I was barely coping with the death of Mary Ann when I learned that Dr. Kylene Beers had also died. Once again I was stunned. It felt as though someone had punched the air out of me and I tried to explain to my husband through tears why Kylene was so special to me because he had never met her or heard me mention her. 

I first met Kylene Beers at a teachers’ convention. She was presenting a session on working with students who struggle to read. While it might have seemed strange for a mathematics teacher to attend a short seminar on the difficulties that some people have with reading, I knew that many of my students’ trouble with math came from the inability to read and comprehend well. I wanted to know what I might do to assist them in overcoming this kind of roadblock to their progress. 

Kylene was stunning and her suggestions prompted me to view my job as a math teacher differently. She helped me to understand that for some students it is not their knowledge of mathematical algorithms that is the stumbling block but rather their ability to know when and how to apply the rules. Reading often holds learners back so they end up hating math and telling themselves that they can’t do well when numbers are involved. Kylene showed me that there are many ways to teach reluctant learners how to take the building blocks of words apart to reach the understanding that they need to apply the methodologies of math. 

After that initial encounter I followed Kylene as her fame grew. She ultimately earned a PhD at the University of Houston and wrote books that I purchased and read with zeal. She opened her heart to educators everywhere by creating a Facebook page dedicated to enriching our knowledge of how to make reading accessible to everyone. I and hundreds of others followed her almost religiously. She was a gifted teacher and writer who always had a way of approaching even difficult topics with clarity and honesty.
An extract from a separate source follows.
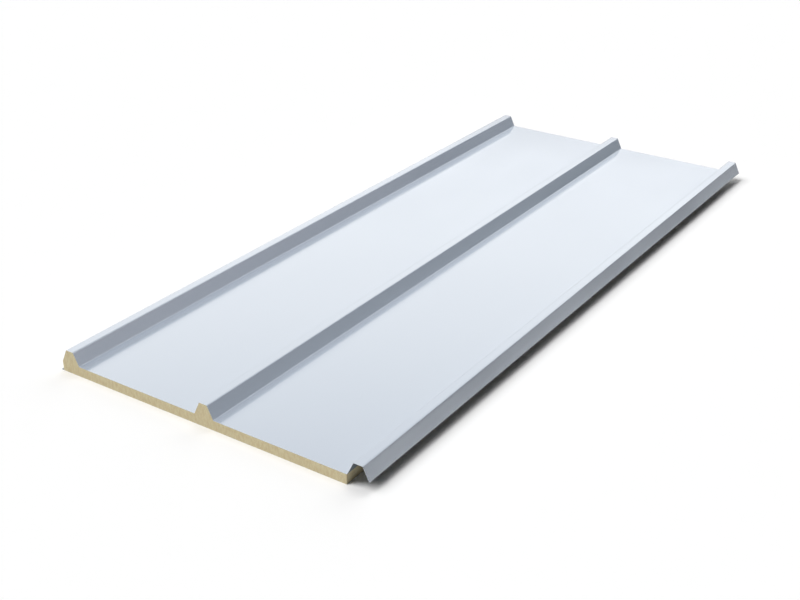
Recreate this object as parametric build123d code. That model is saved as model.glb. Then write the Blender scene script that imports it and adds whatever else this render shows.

I remember a time when she was quite disturbed that a book about Ruby Bridges, the young girl who integrated an elementary school in Arkansas in the early civil rights era, had been banned. A mother had complained that the story made her daughter feel sad. Kylene ferociously but ever so politely responded to the the mother in a letter that she hoped might reach the person who seemed to misunderstand the purpose of such books. In it she spoke of the courage of Ruby Bridges not just when she was a child but later as she became an adult. Kyene revealed that she and Ruby Bridges had become friends over the years and she proceeded to explain how remarkable Ms. Bridges became in spite of the prejudices that threatened to stymie her. Then Kylene praised the mother who had complained about the book by pointing out that Ruby’s story had made the child sad because she had obviously been taught to be beautifully compassionate. Kylene finished by declaring that reading has the power of helping to develop our best instincts.

Dr. Kylene Beers inspired me with her willingness to always stand up for those who were struggling. Mary Ann Gorham extended her friendship to me with a generous heart. They were both women who made my world better each day. I can’t imagine not hearing from them anymore. So many times they helped me to understand how truly good humans can be. With their deaths I have lost two people who uplifted my heart. Their memories will certainly be a blessing to me.